While CDI was the primary diagnosis for all patients in this study, notable differences in coexisting conditions were observed between the two groups. Patients with diabetes exhibited a higher prevalence of cardiovascular diseases (10.8%), bloodstream infections (11.1%), and CDI itself (19.9%) as the principal diagnosis at admission. In comparison, non-diabetic patients experienced higher rates of gastrointestinal infections (8.5%), including CDI (24.8%). These data reinforce the idea that diabetic complications and immunocompromised status significantly affect patients with CDI. Contrary to our current findings, Ana López-de-Andrés et al. reported that the most common primary diagnoses for T2DM patients admitted with a secondary CDI were pulmonary disease or pneumonia (17.1%), heart disease (7.3%), and urinary tract infection (5.9%). Meanwhile, in non-diabetic patients, the most common diagnoses were pulmonary disease or pneumonia (15.3%), septicemia (5.9%), and urinary tract infection (4.5%)[11].

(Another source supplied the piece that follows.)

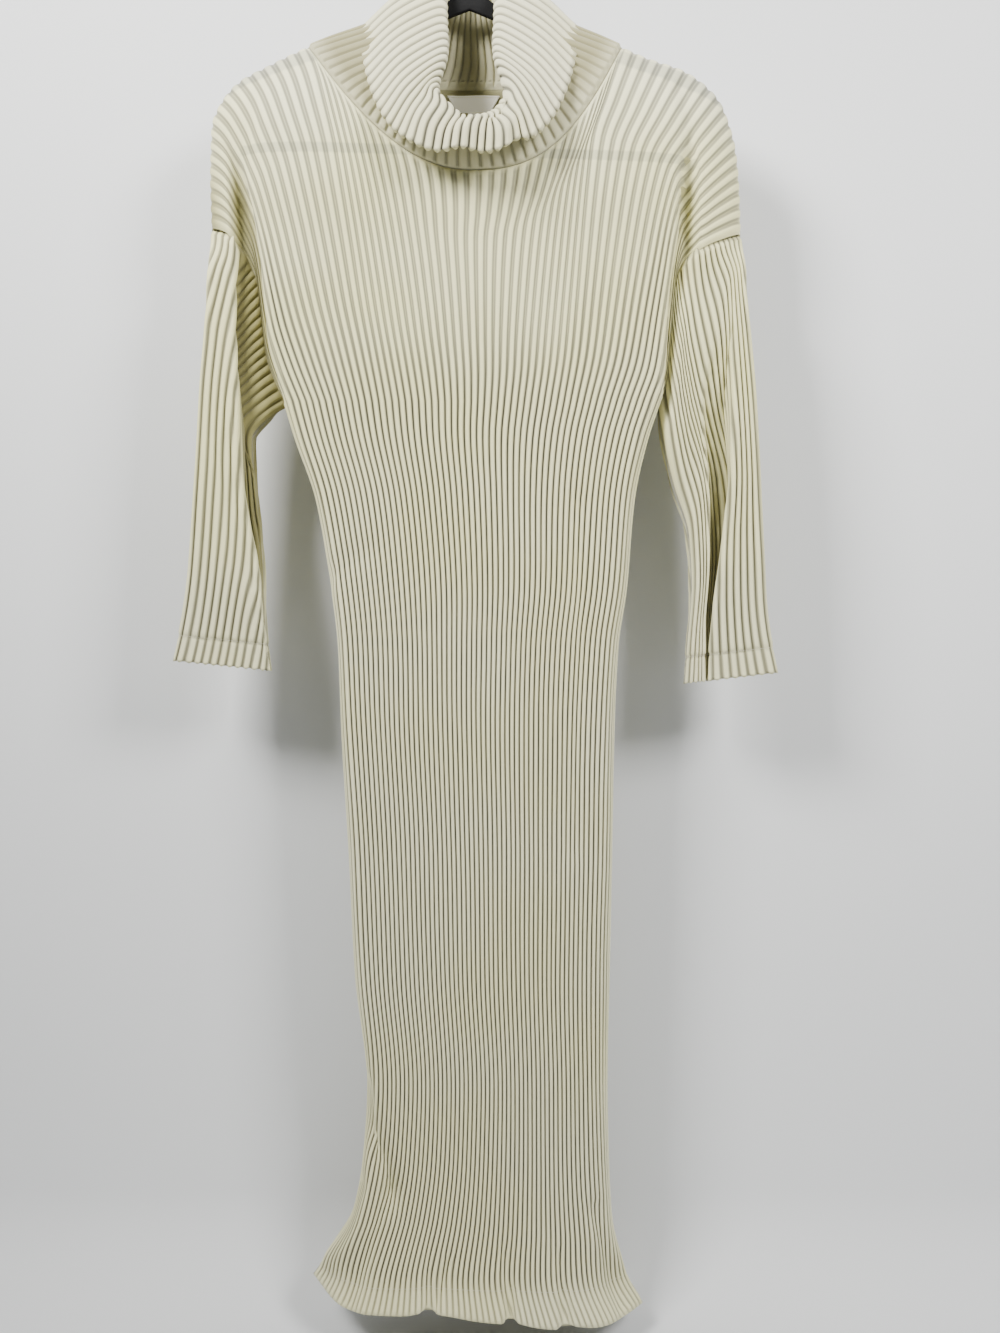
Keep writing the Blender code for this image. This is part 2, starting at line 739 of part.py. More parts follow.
def label(name, size):
    """A bare label that hangs inside the back neck, on the panel's own points moved in."""
    shell = Shell()
    outside, inside = [], []
    for drop in (0.0, 0.5, 1.0):
        half = (size["top_width"] * (1 - drop) + size["foot_width"] * drop) / 2
        x = size["middle"] + np.array([-half, 0, half])
        z = np.full(3, size["top"] - drop * size["height"])
        y = body_depth(x, np.full(3, LABEL["top"]), BACK).min() - WALL - LABEL_CLEAR
        outside.append(shell.row(np.stack([x, np.full(3, y), z], axis=1), range(3)))
        inside.append(shell.row(np.stack([x, np.full(3, y - LABEL_WALL), z], axis=1), range(3)))
    shell.walls(outside, inside)
    shell.ends(outside, inside)
    shell.build(name)


def hanger_line(x):
    """The top of the hanger's arms before it is tilted."""
    share = np.abs(x) / HANGER_HALF
    return HANGER_TOP - HANGER_SLOPE * np.abs(x) - HANGER_DROOP * share**6


def tilted(x, z):
    """A place on the hanger after it tips about its middle, right end down."""
    drop = z - HANGER_TOP
    turned = drop * math.cos(HANGER_TILT) - x * math.sin(HANGER_TILT)
    return x * math.cos(HANGER_TILT) + drop * math.sin(HANGER_TILT), HANGER_TOP + turned


def hanger(name):
    """A flat frame: two arms, rounded ends and a bar, with a raised middle for the hook."""
    shoulder = HANGER_HALF - END_REACH
    arm = np.linspace(-shoulder, shoulder, ARM_STEPS)
    outer = [(x, hanger_line(x) + CROWN_HEIGHT * math.exp(-((x / CROWN_REACH) ** 4))) for x in arm]
    bar_foot = BAR_TOP - BAR_HEIGHT
    middle = (hanger_line(shoulder) + bar_foot) / 2
    rise = (hanger_line(shoulder) - bar_foot) / 2
    turn = np.radians(np.linspace(END_TURN, -END_TURN, END_STEPS))
    right_end = [(shoulder + END_REACH * math.cos(a), middle + rise * math.sin(a)) for a in turn]
    outer += right_end + [(shoulder, bar_foot), (-shoulder, bar_foot)]
    outer += [(-x, z) for x, z in right_end[::-1]]
    reach = shoulder - BAR_HEIGHT
    hole = [(x, hanger_line(x) - ARM_DEPTH) for x in np.linspace(-reach, reach, HOLE_STEPS)]
    corner = [
        (reach + HOLE_CORNER["out"], BAR_TOP + HOLE_CORNER["up"]),
        (reach - HOLE_CORNER["in"], BAR_TOP),
    ]
    hole += corner + [(-x, z) for x, z in corner[::-1]]
    model = bmesh.new()
    edges = []
    for outline in (outer, hole):
        places = [tilted(x, z) for x, z in outline]
        verts = [model.verts.new((x * MM, -HANGER_THICK / 2 * MM, z * MM)) for x, z in places]
        edges += [model.edges.new(pair) for pair in zip(verts, verts[1:] + verts[:1])]
    bmesh.ops.triangle_fill(model, use_beauty=True, edges=edges)
    extruded = bmesh.ops.extrude_face_region(model, geom=model.faces[:])
    moved = [item for item in extruded["geom"] if isinstance(item, bmesh.types.BMVert)]
    bmesh.ops.translate(model, verts=moved, vec=(0, HANGER_THICK * MM, 0))
    bmesh.ops.recalc_face_normals(model, faces=model.faces)
    mesh = bpy.data.meshes.new(name)
    model.to_mesh(mesh)
    model.free()
    add_object(name, mesh)


def hook(name):
    """The hook: a straight foot in the hanger's middle and an open loop round the origin's rail."""
    turn = np.radians(np.linspace(HOOK_START, HOOK_END, HOOK_STEPS))
    loop = HOOK_RADIUS * np.stack([np.cos(turn), np.sin(turn)], axis=1) - (0, HOOK_RADIUS - HOOK_WIRE)
    foot = np.array([(0, HANGER_TOP + CROWN_HEIGHT + SEAM_GAP)])
    route = np.concatenate([foot, corners(HOOK_NECK), loop])
    curve = bpy.data.curves.new(name, "CURVE")
    curve.dimensions = "3D"
    curve.bevel_depth = HOOK_WIRE * MM
    curve.bevel_resolution = 2
    curve.use_fill_caps = True
    spline = curve.splines.new("POLY")
    spline.points.add(len(route) - 1)
    for point, (x, z) in zip(spline.points, route):
        point.co = (x * MM, 0, z * MM, 1)
    add_object(name, curve)


def main():
    """Every piece of the dress and its hanger."""
    for piece in list(bpy.data.objects):
        bpy.data.objects.remove(piece)
    panels = {FRONT: body_panel("front", FRONT), BACK: body_panel("back", BACK)}
    sleeve("sleeve_left", LEFT, panels)
    sleeve("sleeve_right", RIGHT, panels)
    collar("collar")
    label("label", LABEL)
    label("size_tab", SIZE_TAB)
    hanger("hanger")
    hook("hook")


main()
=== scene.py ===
import json
import math

import bmesh
import bpy
import numpy as np
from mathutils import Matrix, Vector

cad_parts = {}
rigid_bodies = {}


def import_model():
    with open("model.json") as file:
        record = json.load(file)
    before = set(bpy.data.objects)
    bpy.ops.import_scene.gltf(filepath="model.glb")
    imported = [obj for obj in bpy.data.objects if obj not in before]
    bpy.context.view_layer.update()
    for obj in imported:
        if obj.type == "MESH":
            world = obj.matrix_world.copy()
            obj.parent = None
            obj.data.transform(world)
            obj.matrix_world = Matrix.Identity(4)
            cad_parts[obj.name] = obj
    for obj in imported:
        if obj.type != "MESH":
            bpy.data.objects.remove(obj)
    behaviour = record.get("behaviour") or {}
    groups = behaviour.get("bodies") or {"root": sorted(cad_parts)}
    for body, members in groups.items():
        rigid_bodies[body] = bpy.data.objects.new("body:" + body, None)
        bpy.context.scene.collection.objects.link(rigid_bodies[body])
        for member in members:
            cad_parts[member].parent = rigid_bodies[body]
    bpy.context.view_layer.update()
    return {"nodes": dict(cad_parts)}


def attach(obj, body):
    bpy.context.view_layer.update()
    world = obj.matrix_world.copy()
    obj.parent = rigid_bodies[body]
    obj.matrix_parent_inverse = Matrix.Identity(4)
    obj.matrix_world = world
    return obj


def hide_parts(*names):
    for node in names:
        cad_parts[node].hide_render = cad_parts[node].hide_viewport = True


# The tables give sizes in millimetres: X to the right, -Y to the front, +Z up, the rail at the origin.
MM = 0.001

FRONT, BACK = -1, 1
LEFT, RIGHT = -1, 1
SIDES = ("left", "right")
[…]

When examining 90-day mortality, patients with diabetes had a significantly higher mortality rate (38.8%) compared to those without diabetes (29.8%) (p < 0.001). This finding, consistent with previously reported data, highlights the increased vulnerability of diabetic patients to severe infections and suggests that diabetes may influence the course and severity of CDI [18, 23]. The current research revealed that diabetes, older age, low SES, and male gender were significant predictors of mortality. In contrast, higher SES was linked to a lower mortality rate.

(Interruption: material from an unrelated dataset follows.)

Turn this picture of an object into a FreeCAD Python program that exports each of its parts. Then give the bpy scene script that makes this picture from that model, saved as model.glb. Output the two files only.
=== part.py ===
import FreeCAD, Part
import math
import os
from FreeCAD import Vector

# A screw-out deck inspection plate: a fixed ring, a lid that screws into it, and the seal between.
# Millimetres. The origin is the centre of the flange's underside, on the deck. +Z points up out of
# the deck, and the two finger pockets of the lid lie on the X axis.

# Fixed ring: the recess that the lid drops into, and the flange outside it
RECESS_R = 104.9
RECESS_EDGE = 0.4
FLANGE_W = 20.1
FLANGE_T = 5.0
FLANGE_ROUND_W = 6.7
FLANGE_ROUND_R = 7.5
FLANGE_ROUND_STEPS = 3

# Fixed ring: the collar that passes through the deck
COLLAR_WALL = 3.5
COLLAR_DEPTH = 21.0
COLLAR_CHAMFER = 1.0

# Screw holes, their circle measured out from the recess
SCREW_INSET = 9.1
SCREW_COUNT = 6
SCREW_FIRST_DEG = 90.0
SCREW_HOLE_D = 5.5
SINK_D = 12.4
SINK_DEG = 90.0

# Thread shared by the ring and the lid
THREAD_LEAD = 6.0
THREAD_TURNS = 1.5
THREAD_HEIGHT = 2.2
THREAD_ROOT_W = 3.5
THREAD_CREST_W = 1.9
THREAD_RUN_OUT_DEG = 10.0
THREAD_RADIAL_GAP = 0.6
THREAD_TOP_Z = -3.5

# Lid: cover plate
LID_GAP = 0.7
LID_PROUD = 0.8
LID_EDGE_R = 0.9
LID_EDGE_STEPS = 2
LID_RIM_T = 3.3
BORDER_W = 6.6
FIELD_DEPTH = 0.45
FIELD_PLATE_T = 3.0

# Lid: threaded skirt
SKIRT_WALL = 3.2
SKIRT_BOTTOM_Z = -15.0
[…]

The Cox regression analysis confirmed that diabetes is a significant predictor of 90-day mortality, with diabetic patients exhibiting moderately higher odds of dying within 90 days compared to non-diabetic patients (Exp(B) = 1.168, p = 0.038). Consistent with the current data, previously reported findings indicate that patients with diabetes are at greater risk for poorer outcomes following infections, including CDI [12]. Additionally, the identification of older age as a crucial predictor of mortality in our regression analysis (OR = 1.032, p < 0.001) suggests that for each additional year of age, the odds of mortality increase by 3.2%, particularly for patients with low SES as well. These predictors emphasize the importance of heightened vigilance and strict follow-up to reduce the mortality rate among hospitalized patients, especially those with diabetes. Notably, the Cox regression analysis model was limited to the above-reported variables, considering that other variables are part of diabetes complications, including ischemic heart disease, CHF, CVA, dialysis, and disability. Including these variables in the analysis, diabetes no longer shows statistical significance HR [1.062, 95% CI: 0.915–1.232, p = 0.429].
The following limitations of our study should be acknowledged. This is an observational retrospective study, and although we adjusted for several known confounding variables, the potential influence of unmeasured confounders cannot be ruled out. The analysis omits potentially confounding factors, such as antibiotic use and proton pump inhibitor exposure, which might introduce additional variability in interpreting the results.
In conclusion
Patients with DM and CDI exhibited different comorbidities compared to those without diabetes. This study indicates that DM, older age, low SES, and male gender are linked to poorer outcomes, including mortality, among patients with CDI. Consequently, healthcare providers should take a more proactive approach in managing these patient groups.